Dogfish Head in Delaware strongly promotes the cellaring of its beers, some of which run 18 to 20 percent ABV and are meant to be aged for spectacular lengths or time.
"In our experience, research and opinion, we're confident that Dogfish Head beers over 10 percent alcohol will improve with age, potentially for decades," owner, brewer and founder Sam Calagione wrote to the Bohemian in an email.
Some brewers, on the other hand, don't vouch for old beer. At Moylan's in Novato, brewer Denise Jones believes the best beers are those served fresh, straight across the bar when the brewer decides that they're ready, usually soon after conditioning. Jones prefers her Old Blarney barleywine, for example, at just three to six months of age.

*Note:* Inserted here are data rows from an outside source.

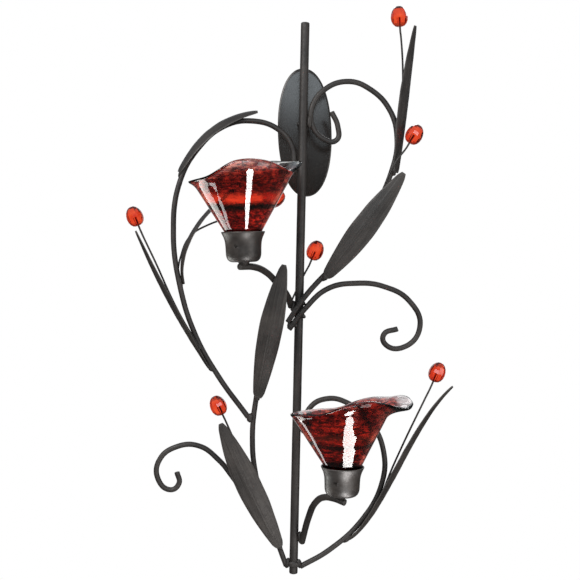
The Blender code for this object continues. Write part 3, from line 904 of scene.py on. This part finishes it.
def keyhole_cutter():
    """A prism in the keyhole's outline: a round head hole with a narrow slot above it."""
    head, slot, rise = 3.9, 2.0, 9.0
    mouth = math.asin(slot / head)
    outline = []
    for i in range(33):
        angle = math.pi / 2 + mouth + i / 32 * (math.tau - 2 * mouth)
        outline.append((head * math.cos(angle), head * math.sin(angle)))
    for i in range(15):
        angle = i / 14 * math.pi
        outline.append((slot * math.cos(angle), rise + slot * math.sin(angle)))
    bm = bmesh.new()
    face = bm.faces.new([bm.verts.new((x * MM, 1 * MM, z * MM)) for x, z in outline])
    pushed = bmesh.ops.extrude_face_region(bm, geom=[face])["geom"]
    moved = [item for item in pushed if isinstance(item, bmesh.types.BMVert)]
    bmesh.ops.translate(bm, verts=moved, vec=(0, -6 * MM, 0))
    cutter = bpy.data.objects.new("keyhole_cutter", finish_mesh(bm, "keyhole_cutter"))
    bpy.context.scene.collection.objects.link(cutter)
    cutter.location = (STEM_AXIS.x, 0, 41 * MM)
    bpy.context.view_layer.update()
    return cutter


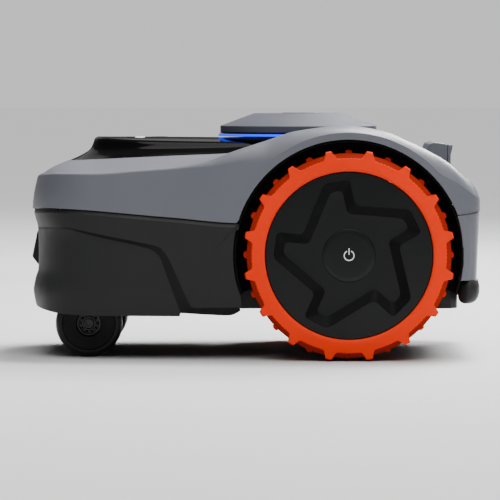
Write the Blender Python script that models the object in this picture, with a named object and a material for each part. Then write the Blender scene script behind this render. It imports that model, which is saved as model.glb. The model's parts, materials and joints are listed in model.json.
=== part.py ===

Lagunitas founder Tony Magee has said in previous conversations that most barleywines improve for a year or two, but beyond that point they "just get interesting." The late and revered beer critic Michael Jackson wrote in 1995 that 99 out of 100 beers will decline with age, but that Lee's Harvest Ale is one that improves markedly over time, peaking, he said, at about seven years before it becomes overwhelmed by Madeira notes.
The integrity of a brewery's equipment and how completely the beer is protected from oxygen exposure after fermentation and before bottling will affect how long the beer lasts in the cellar, experts say. Lagunitas replaced its bottling line machinery in 2005 with an improved system, and Lindenbusch wonders whether the Brown Shugga' made on the new equipment will live longer than two or three years.
How beer should be enjoyed is strongly a matter of preference. Drinking 50-year-old homebrew will likely be disappointing, though well-made beers can doubtless remain drinkable for decades. Such old specimens will likely have lost their bitter edge, bright freshness and youthful luster by the time their day comes. For beer intellectuals, such an evolved beer can be rewarding—an "experience beer"—if not an ideal after-work refreshment. For others, however, there is nothing like a beer fresh and alive from the brewpub, and for these men and women, a beer without hops, without body and without bite is nothing but a beer gone bad.